Unless you consider users being able to extract the generation time from the id to be an issue, of course.



I've been seeing a few different vendors do this already. MongoDB's ObjectIds are inherently timestamps (so you can actually generate generic MongoDB IDs to query based on time). There's also Discord's Snowflakes as well. I'm sure there's loads of others. All it tells you is when something was generated, not much else. I do love how MongoDB has it stored in such a way that it is easy to query against. I wonder if any RDBMS' will allow you to query these timestamps as well.


There are definitely many cases where it isn't an issue since you were going to tell the user the time anyway (like sent time on a message)


Can’t agree with that logic. Unless it’s specifically documented leaking timestamp data is going to get totally forgotten. So when you add (e.g.) the ability to change the sent timestamp on a message you’re going to inadvertently leak when a timestamp has been changed. Could cause embarrassment in a lot of scenarios.


This reminds me of that recent investigation regarding fudged data in those Harvard studies. The fields stored the "original" ID, solidifying their creation sequence, which differed to the displayed sequence - Implying that the fields were updated out-of-sequence, thereby they were tampered with.


This sounds like a completely arbitrarily invented argument against a technology that's perfectly useful in many scenarios.


Inadvertently leaking private information is not an arbitrary argument.


Sure but what are cases where knowing when a random GUID was created is actually an issue of privacy? Every platform I've seen using Snowflakes that exact same data is publicly available.


It’s a case by case thing. I don’t disagree that in the vast majority of cases it won’t matter at all. But once it becomes the norm/default it’s inevitable that it’ll lead to inadvertent leaks.


I think Twitter also does it as well. I think its really nice honestly.


FWIW, Snowflake came from Twitter https://blog.twitter.com/engineering/en_us/a/2010/announcing...

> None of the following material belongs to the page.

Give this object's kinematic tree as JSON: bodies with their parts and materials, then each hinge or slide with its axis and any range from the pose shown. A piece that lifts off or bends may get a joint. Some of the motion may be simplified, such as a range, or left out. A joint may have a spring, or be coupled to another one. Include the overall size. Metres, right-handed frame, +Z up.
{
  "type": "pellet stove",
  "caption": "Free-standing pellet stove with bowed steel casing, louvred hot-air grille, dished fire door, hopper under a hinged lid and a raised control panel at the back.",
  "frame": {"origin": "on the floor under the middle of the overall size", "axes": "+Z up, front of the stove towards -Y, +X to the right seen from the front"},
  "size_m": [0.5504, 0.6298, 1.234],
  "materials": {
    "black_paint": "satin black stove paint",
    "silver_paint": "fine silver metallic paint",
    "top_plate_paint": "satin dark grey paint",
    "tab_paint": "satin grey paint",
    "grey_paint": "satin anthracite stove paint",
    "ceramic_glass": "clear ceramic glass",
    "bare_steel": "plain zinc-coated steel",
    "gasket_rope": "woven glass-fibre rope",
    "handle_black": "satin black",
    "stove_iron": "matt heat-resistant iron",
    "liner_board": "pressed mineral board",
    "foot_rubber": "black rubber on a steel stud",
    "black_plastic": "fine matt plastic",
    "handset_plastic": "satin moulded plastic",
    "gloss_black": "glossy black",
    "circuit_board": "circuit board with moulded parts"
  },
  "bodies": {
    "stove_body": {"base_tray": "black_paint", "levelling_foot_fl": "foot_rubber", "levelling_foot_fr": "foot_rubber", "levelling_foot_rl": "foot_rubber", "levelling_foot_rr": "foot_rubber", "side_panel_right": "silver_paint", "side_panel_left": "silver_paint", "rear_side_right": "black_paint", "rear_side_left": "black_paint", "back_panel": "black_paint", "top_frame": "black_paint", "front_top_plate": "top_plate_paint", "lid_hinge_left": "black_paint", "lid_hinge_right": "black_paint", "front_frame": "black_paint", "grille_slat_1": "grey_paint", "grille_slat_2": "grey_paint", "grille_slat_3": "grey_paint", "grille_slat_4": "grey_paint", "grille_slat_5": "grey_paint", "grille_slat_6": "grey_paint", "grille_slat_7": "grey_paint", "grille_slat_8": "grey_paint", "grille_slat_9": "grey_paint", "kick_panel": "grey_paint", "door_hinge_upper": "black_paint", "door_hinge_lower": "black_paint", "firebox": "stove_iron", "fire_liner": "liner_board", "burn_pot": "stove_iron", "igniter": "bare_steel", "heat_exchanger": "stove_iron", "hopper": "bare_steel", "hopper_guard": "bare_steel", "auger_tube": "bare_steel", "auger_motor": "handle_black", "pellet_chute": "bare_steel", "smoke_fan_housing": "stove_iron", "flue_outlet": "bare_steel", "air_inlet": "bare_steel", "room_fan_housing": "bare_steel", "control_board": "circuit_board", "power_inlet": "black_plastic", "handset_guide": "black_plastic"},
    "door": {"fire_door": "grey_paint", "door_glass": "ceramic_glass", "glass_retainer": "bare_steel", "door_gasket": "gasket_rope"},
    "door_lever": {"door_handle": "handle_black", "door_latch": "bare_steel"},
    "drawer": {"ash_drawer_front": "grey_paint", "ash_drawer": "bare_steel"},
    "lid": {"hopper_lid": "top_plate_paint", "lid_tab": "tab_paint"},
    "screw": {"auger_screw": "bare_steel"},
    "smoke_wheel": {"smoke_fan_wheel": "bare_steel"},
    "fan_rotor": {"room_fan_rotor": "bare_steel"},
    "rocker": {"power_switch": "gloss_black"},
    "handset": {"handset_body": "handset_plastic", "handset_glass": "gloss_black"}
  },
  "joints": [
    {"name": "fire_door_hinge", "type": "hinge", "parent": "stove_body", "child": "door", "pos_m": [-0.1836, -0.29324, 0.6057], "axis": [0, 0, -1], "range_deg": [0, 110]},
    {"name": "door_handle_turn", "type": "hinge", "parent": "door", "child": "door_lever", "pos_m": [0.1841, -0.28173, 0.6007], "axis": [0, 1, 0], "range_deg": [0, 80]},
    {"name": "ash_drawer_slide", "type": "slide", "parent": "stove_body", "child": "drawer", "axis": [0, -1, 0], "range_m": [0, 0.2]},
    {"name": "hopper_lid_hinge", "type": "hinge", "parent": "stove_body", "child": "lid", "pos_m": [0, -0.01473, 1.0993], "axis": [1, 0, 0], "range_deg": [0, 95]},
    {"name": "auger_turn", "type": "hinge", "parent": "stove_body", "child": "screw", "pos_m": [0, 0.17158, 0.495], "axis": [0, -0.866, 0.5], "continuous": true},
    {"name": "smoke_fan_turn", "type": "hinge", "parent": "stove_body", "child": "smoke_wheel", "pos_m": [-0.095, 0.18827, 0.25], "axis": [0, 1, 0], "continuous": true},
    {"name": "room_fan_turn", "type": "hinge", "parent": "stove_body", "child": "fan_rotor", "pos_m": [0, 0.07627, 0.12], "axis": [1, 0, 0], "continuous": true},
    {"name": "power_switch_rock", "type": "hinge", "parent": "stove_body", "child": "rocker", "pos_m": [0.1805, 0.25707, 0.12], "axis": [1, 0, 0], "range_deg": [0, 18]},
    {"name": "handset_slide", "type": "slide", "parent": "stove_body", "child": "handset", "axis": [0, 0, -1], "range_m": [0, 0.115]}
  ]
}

Discord uses Twitter's Snowflake.


And if you consider knowledge of the id sufficient for access.

Which, despite the fact that it really shouldn't be, still seems to occur every so often. Even in situations where the ids are very much not random.

Honestly if I have to read one more article about a 'hacker' who 'leaked' some secret government piece ahead of time because they thought to increment the date in the url of some yearly report, I'm going to lose my mind.


I don't understand. What part of this requires that one considers knowledge of the ID sufficient for access? And what kind of access are you talking about?

The performance benefits of index friendly user IDs seem like they would apply even if all user info is secret and requires a token to access... The application still has to look up the user by ID after all?

If I imagine a basic authenticated "get information about me" style endpoint, that would take a user ID and an authentication token. Checking if the token is valid is faster if the user ID is index friendly. Getting the requested information is faster if the user ID is index friendly. Yet a user of the API still needs both the user ID and a token to access anything.


> Yet a user of the API still needs both the user ID and a token to access anything.

Ideally yeah.

In practice, it varies...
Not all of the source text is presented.